Live album by the Bee Gees
- Released: May 1977
- Recorded: 20 December 1976
- Venue: The Forum (Inglewood, California)
- Genres: Pop rock; disco; funk; R&B; acoustic;
- Length: 84:05
- Label: RSO
- Producers: Bee Gees; Albhy Galuten; Karl Richardson;

The Bee Gees chronology
| Children of the World (1976) | Here at Last... Bee Gees... Live (1977) | Saturday Night Fever (1977) |

= Here at Last... Bee Gees... Live =

Here at Last... Bee Gees... Live is the first live album by the Bee Gees. It was recorded on 20 December 1976 at the LA Forum and was released in May 1977 by RSO Records. It reached No. 8 in the US, No. 8 in Australia, No. 1 in New Zealand, and No. 2 in Spain.

Professional ratings
Review scores
| Source | Rating |
| AllMusic | Star |
| The Rolling Stone Album Guide | Star |

==Background==
Here at Last was the first official live recording released by the Bee Gees though many bootlegs have existed throughout the years of earlier performances. The concert was filmed and a TV special was planned, but after reviewing the footage, the Bee Gees were unhappy with the quality of the video so it has not been released. A single from the concert "Edge of the Universe" was released in Canada and the US where it hit No. 16 and No. 26 respectively on the singles charts. A promo single with "Lonely Days" live was released in the US, but did not chart.

The album was recorded at the LA Forum on 20 December 1976 and Barry Gibb can be heard wishing the audience a Merry Christmas at the end.

The content of the show consisted chiefly of songs that had been hit singles plus songs from the recent hit albums Main Course and Children of the World. There was also a rendition of "Down the Road" from the more obscure 1974 album Mr. Natural.
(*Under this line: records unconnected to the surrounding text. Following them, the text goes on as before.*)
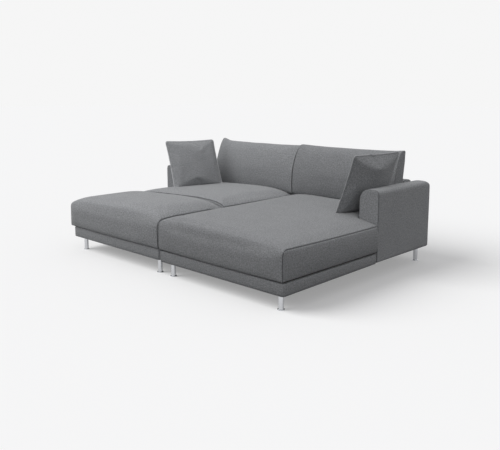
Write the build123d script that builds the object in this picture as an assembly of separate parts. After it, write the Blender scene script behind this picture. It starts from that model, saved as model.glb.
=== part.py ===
from build123d import *
import math
import os

# A modular sofa: a seat unit with a left arm, a chaise unit with a right arm, and a free-standing
# ottoman that closes the corner in front of the seat unit. Millimetres. The origin is on the floor
# under the middle of the footprint, +Z is up, the sofa faces -Y and +X is to the right of someone
# who looks at its front.

# Plan sizes of the three units
chaise_width = 1186.0
seat_unit_width = 1164.0
sofa_depth = 1750.0
ottoman_depth = 651.0
arm_width = 162.0
arm_depth = 742.0
back_thickness = 145.0
unit_gap = 4.0

# Heights above the floor
leg_height = 120.0
platform_height = 83.0
arm_top = 640.0
seat_seam_height = 398.0

# Clearances
soft_gap = 0.3
cushion_gap = 0.5
hole_clearance = 0.2
overrun = 10.0

# Padded border round each platform, and the timber frame in it
border_thickness = 12.0
border_corner_radius = 20.0
border_edge_radius = 4.0
rail_thickness = 30.0
rail_height = 66.0
corner_block_size = 90.0
cross_rail_thickness = 24.0
cross_rail_height = 50.0
strap_width = 60.0
strap_thickness = 1.6
strap_pitch = 118.0
dust_cover_thickness = 1.5

# Legs: a mounting plate, a tube and a foot disc
leg_inset_x = 75.0
leg_inset_y = 68.0
leg_diameter = 34.0
leg_wall = 2.0
leg_plate_size = 58.0
leg_plate_thickness = 4.0
leg_screw_spacing = 42.0
foot_diameter = 47.0
foot_thickness = 6.0
foot_edge_radius = 1.5
foot_spigot_height = 14.0

# Wood screws and frame bolts
screw_diameter = 4.5
screw_length = 18.0
screw_head_diameter = 9.0
screw_head_height = 2.6
bolt_diameter = 8.0
bolt_head_diameter = 18.0
bolt_head_height = 4.0
bolt_grip = 45.0

# Arms and back panels: padding over a frame of boards
padding_thickness = 14.0
arm_outer_radius = 26.0
arm_inner_radius = 80.0
arm_front_radius = 6.0
rear_top_radius = 64.0
rear_corner_radius = 22.0
back_front_radius = 30.0
board_thickness = 18.0
bottom_board_thickness = 22.0
side_board_thickness = 4.0

# Connectors under the joint between the seat unit and the chaise
tongue_width = 40.0
tongue_thickness = 4.0
tongue_reach = 52.0
receiver_wall = 3.0
receiver_flange = 22.0

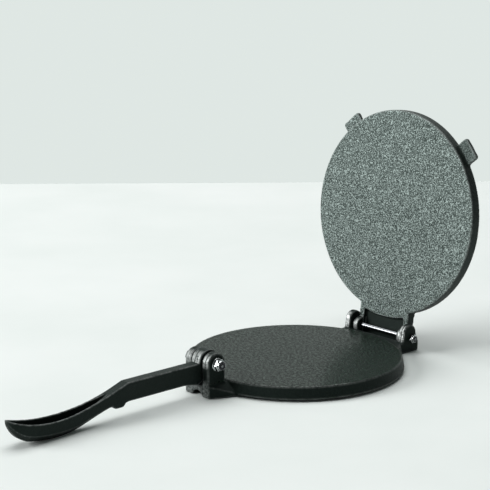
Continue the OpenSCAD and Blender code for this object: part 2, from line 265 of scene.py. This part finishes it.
# %% [markdown]
# The fronts of the ears, the knuckles and the barrel, which look towards the window, show bare
# iron in streaks that run round the bolt: partly the polish of hands and moving parts, partly a
# painted highlight where the window's light falls. The front of the bracket's block faces the
# window too, and carries patches of painted light. Each is again a mask, the first made from how
# far a place lies from the bolt's axis and from which way the surface looks there. A pair of
# limits, such as `STREAKED`, says between which values a pattern turns from 0 to 1.

# %% Masks of the wear and of the painted light
FADE, LOW_FADE = 0.5, 4  # over how many millimetres a mask's sides and its foot fade
# Only surfaces that look ahead, towards the window, get the rubbed bare iron, which is partly a
# painted highlight.
FACING = (0.35, 0.75)  # how squarely a surface has to look ahead to be rubbed
STREAK, STREAKED = 2.2 * MM, (0.30, 0.56)
# Patches of painted light on the front of the bracket's block, which faces the window: their size,
# limits, depth and strength.
LIT_PATCH, LIT_PATCHED = 2.2 * MM, (0.36, 0.68)
LIT_PATCH_DEPTH, LIT_PATCH_STRENGTH = 5, 0.34


def rubbed_and_highlit(finish, axis, reach, inner, outer, lowest, strength):
    """The front of the round parts within reach of an X axis at (y, z), the side that looks
    towards the window: handling polishes it bare, and its bare iron is partly a painted highlight.
    They lie from inner to outer on both sides of the middle plane, and above a lowest height, all
    in millimetres. strength is how bare and how bright they are."""
    y, z = axis
    across, along, up = finish.split(finish.place)
    ahead, above = y * MM - along, up - z * MM
    away = (ahead * ahead + above * above).root()
    near = 1 - away.ramp(reach * MM, 1.1 * reach * MM)
    near = near * up.ramp(lowest * MM, (lowest + LOW_FADE) * MM)
    aside = abs(across)
    near = near * aside.ramp((inner - FADE) * MM, inner * MM)
    near = near * (1 - aside.ramp(outer * MM, (outer + FADE) * MM))
    normal = finish.node("ShaderNodeTexCoord", output="Normal")
    facing = 0 - finish.split(normal)[1]
    streaks = finish.node("ShaderNodeTexNoise", {"noise_dimensions": "1D"},
                          {"W": across, "Scale": 1 / STREAK, "Detail": 3.0})
    return near * facing.ramp(*FACING) * streaks.ramp(*STREAKED) * strength


def front_painted_light(finish, front, top):
    """Patches of bare-iron colour on a flat front at y = front, below z = top, both in
    millimetres:
    painted light, on a face that looks towards the window.
    """
    _, along, up = finish.split(finish.place)
    low = 1 - along.ramp((front + FADE) * MM, (front + 3 * FADE) * MM)
    low = low * (1 - up.ramp((top - LIT_PATCH_DEPTH) * MM, top * MM))
    patches = finish.noise(LIT_PATCH, detail=3.0, roughness=0.7).ramp(*LIT_PATCHED)
    return low * patches * LIT_PATCH_STRENGTH


print("streaks are about", round(STREAK / MM, 1), "mm wide")

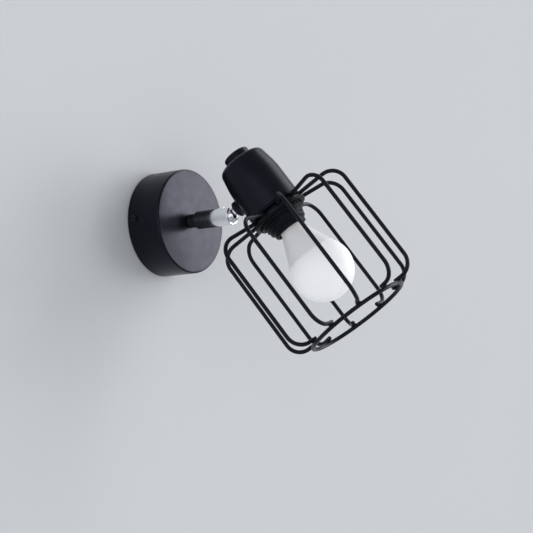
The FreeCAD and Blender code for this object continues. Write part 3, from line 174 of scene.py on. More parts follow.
# %% [markdown]
# ## Finishes
# The canopy, shell, knob and cage are steel with a satin black powder coat: fine orange peel,
# a soft gloss and a trace of blue. The skirt and shade ring are moulded plastic, duller and
# smoother. The nipple is blackened steel, and the socket and ball are polished chrome. The lamp
# has a white moulded body and an opal dome. The dome glows a little, in place of the light that
# passes through real opal plastic.

# %% Finishes of the pieces that show


def powder_coat():
    finish, tree, shader = new_finish("black powder coat", (0.0045, 0.0048, 0.0062), 0.36)
    tint(tree, shader, noise(tree, 2.4 * MM), (0.0038, 0.0041, 0.0054), (0.0054, 0.0057, 0.0073))
    uneven(tree, shader, 5 * MM, 0.28, 0.34)
    bump(tree, shader, noise(tree, 0.45 * MM, 2.0), 0.008 * MM)
    shader.inputs["Specular IOR Level"].default_value = 0.22
    shader.inputs["Specular Tint"].default_value = (0.64, 0.68, 1.0, 1)
    return finish


def moulded_plastic():
    finish, tree, shader = new_finish("black moulded plastic", (0.0032, 0.0032, 0.0038), 0.45)
    tint(tree, shader, noise(tree, 6 * MM), (0.0026, 0.0026, 0.0031), (0.0038, 0.0038, 0.0045))
    uneven(tree, shader, 3 * MM, 0.4, 0.52)
    bump(tree, shader, noise(tree, 0.25 * MM, 2.0), 0.006 * MM)
    shader.inputs["Specular IOR Level"].default_value = 0.14
    shader.inputs["Specular Tint"].default_value = (0.72, 0.77, 1.0, 1)
    return finish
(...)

The album was originally released as a 2 part LP record and was later released as a 2-disc CD in 1990.

==Track listing==
All compositions by Barry, Robin and Maurice Gibb except where noted
- LP 1

Side one
1. "I've Gotta Get a Message to You" – 4:02
2. "Love So Right" – 4:47
3. "Edge of the Universe" (Barry Gibb, Robin Gibb) – 5:15
4. "Come on Over" (Barry Gibb, Robin Gibb) – 3:25
5. "Can't Keep a Good Man Down" – 4:47

Side two

1. "New York Mining Disaster 1941" (Barry Gibb, Robin Gibb) – 2:16
2. Medley ("Run to Me" / "World") – 2:33
3. Medley ("Holiday" / "I Can't See Nobody" / "I Started a Joke" / "Massachusetts") – 7:14
4. "How Can You Mend a Broken Heart" (Barry Gibb, Robin Gibb) – 3:45
5. "To Love Somebody" (Barry Gibb, Robin Gibb) – 4:08

- LP 2

Side one
1. "You Should Be Dancing" – 9:22
2. "Boogie Child" – 5:02
3. "Down the Road" (Barry Gibb, Robin Gibb) – 4:32
4. "Words" – 4:19

Side two
1. "Wind of Change" (Barry Gibb, Robin Gibb) – 4:42
2. "Nights on Broadway" – 4:41
3. "Jive Talkin'" – 5:03
4. "Lonely Days" – 4:12

==Personnel==
- Bee Gees
- Barry Gibb – lead, harmony, and backing vocals; rhythm guitar
- Robin Gibb – lead, harmony, and backing vocals
- Maurice Gibb – harmony and backing vocals, bass guitar

- Backing band
- Blue Weaver – keyboards, synthesiser
- Alan Kendall – lead guitar
- Dennis Bryon – drums

- Additional musicians
- Geoff Westley – keyboards
- Joey Murcia – rhythm guitar
- Joe Lala – percussion

- The Boneroo Horns
- Peter Graves
- Whit Sidener
- Ken Faulk
- Peter Ballin
- Jeff Kievit
- Stan Webb

==Charts==

===Weekly charts===

| Chart (1977) | Peak position |
|---|---|
| Australian Albums (Kent Music Report) | 8 |
| Canada Top Albums/CDs (RPM) | 5 |
| Dutch Albums (Album Top 100) | 45 |
| German Albums (Offizielle Top 100) | 44 |
| New Zealand Albums (RMNZ) | 1 |
| US Billboard 200 | 8 |
| US Top R&B/Hip-Hop Albums (Billboard) | 25 |

===Year-end charts===

| Chart (1977) | Position |
|---|---|
| Canada Top Albums/CDs (RPM) | 43 |
| New Zealand Albums (RMNZ) | 5 |
| Chart (1978) | Position |
| New Zealand Albums (RMNZ) | 25 |

==Certifications==

| Region | Certification | Certified units/sales |
| United States (RIAA) | Platinum | 1,000,000^{^} |
^{^} Shipments figures based on certification alone.